* start MATERIAL *

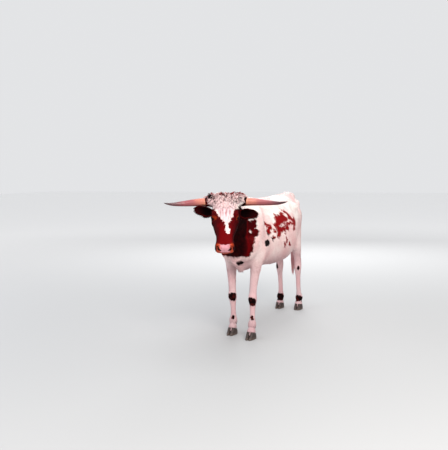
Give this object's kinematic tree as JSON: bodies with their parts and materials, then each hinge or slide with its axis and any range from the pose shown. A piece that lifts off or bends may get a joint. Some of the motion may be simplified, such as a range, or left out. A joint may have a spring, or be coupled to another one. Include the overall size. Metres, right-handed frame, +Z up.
{
  "type": "texas longhorn",
  "caption": "Life-size standing longhorn animal with long level horns, a red and white coat and its head turned to its left.",
  "frame": {"origin": "on the floor, below the middle of the animal's bounding box", "axes": "+Z up, the head towards -Y, the animal's own left towards +X"},
  "size_m": [0.9488, 2.0448, 1.3176],
  "materials": {
    "white_coat": "short flat hair, cream white with a pink cast, red patches",
    "red_coat": "short flat hair, deep red, white blaze and curly poll",
    "horn": "satin horn, cream at the base and dark at the tip",
    "hoof": "satin dark hoof horn",
    "eye": "wet and glossy"
  },
  "bodies": {
    "root": {"torso": "white_coat", "neck": "red_coat", "head": "red_coat", "left_ear": "red_coat", "right_ear": "red_coat", "left_eye": "eye", "right_eye": "eye", "left_horn": "horn", "right_horn": "horn", "tail": "white_coat", "left_fore_upper_leg": "white_coat", "left_fore_lower_leg": "white_coat", "left_fore_outer_claw": "hoof", "left_fore_outer_dewclaw": "hoof", "left_fore_inner_claw": "hoof", "left_fore_inner_dewclaw": "hoof", "right_fore_upper_leg": "white_coat", "right_fore_lower_leg": "white_coat", "right_fore_outer_claw": "hoof", "right_fore_outer_dewclaw": "hoof", "right_fore_inner_claw": "hoof", "right_fore_inner_dewclaw": "hoof", "left_hind_upper_leg": "white_coat", "left_hind_lower_leg": "white_coat", "left_hind_outer_claw": "hoof", "left_hind_outer_dewclaw": "hoof", "left_hind_inner_claw": "hoof", "left_hind_inner_dewclaw": "hoof", "right_hind_upper_leg": "white_coat", "right_hind_lower_leg": "white_coat", "right_hind_outer_claw": "hoof", "right_hind_outer_dewclaw": "hoof", "right_hind_inner_claw": "hoof", "right_hind_inner_dewclaw": "hoof"}
  },
  "joints": []
}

* end MATERIAL *

• _DIRECTIVE_
Reproduce each line of the material above precisely.

• _RESULT_
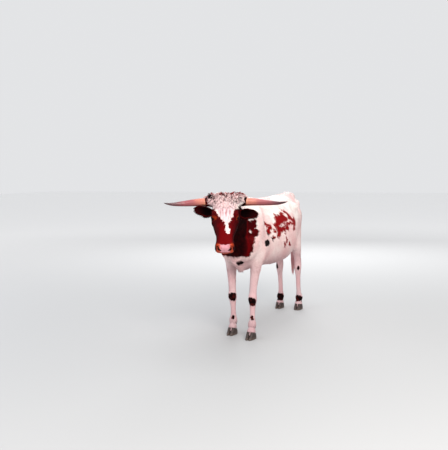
Give this object's kinematic tree as JSON: bodies with their parts and materials, then each hinge or slide with its axis and any range from the pose shown. A piece that lifts off or bends may get a joint. Some of the motion may be simplified, such as a range, or left out. A joint may have a spring, or be coupled to another one. Include the overall size. Metres, right-handed frame, +Z up.
{
  "type": "texas longhorn",
  "caption": "Life-size standing longhorn animal with long level horns, a red and white coat and its head turned to its left.",
  "frame": {"origin": "on the floor, below the middle of the animal's bounding box", "axes": "+Z up, the head towards -Y, the animal's own left towards +X"},
  "size_m": [0.9488, 2.0448, 1.3176],
  "materials": {
    "white_coat": "short flat hair, cream white with a pink cast, red patches",
    "red_coat": "short flat hair, deep red, white blaze and curly poll",
    "horn": "satin horn, cream at the base and dark at the tip",
    "hoof": "satin dark hoof horn",
    "eye": "wet and glossy"
  },
  "bodies": {
    "root": {"torso": "white_coat", "neck": "red_coat", "head": "red_coat", "left_ear": "red_coat", "right_ear": "red_coat", "left_eye": "eye", "right_eye": "eye", "left_horn": "horn", "right_horn": "horn", "tail": "white_coat", "left_fore_upper_leg": "white_coat", "left_fore_lower_leg": "white_coat", "left_fore_outer_claw": "hoof", "left_fore_outer_dewclaw": "hoof", "left_fore_inner_claw": "hoof", "left_fore_inner_dewclaw": "hoof", "right_fore_upper_leg": "white_coat", "right_fore_lower_leg": "white_coat", "right_fore_outer_claw": "hoof", "right_fore_outer_dewclaw": "hoof", "right_fore_inner_claw": "hoof", "right_fore_inner_dewclaw": "hoof", "left_hind_upper_leg": "white_coat", "left_hind_lower_leg": "white_coat", "left_hind_outer_claw": "hoof", "left_hind_outer_dewclaw": "hoof", "left_hind_inner_claw": "hoof", "left_hind_inner_dewclaw": "hoof", "right_hind_upper_leg": "white_coat", "right_hind_lower_leg": "white_coat", "right_hind_outer_claw": "hoof", "right_hind_outer_dewclaw": "hoof", "right_hind_inner_claw": "hoof", "right_hind_inner_dewclaw": "hoof"}
  },
  "joints": []
}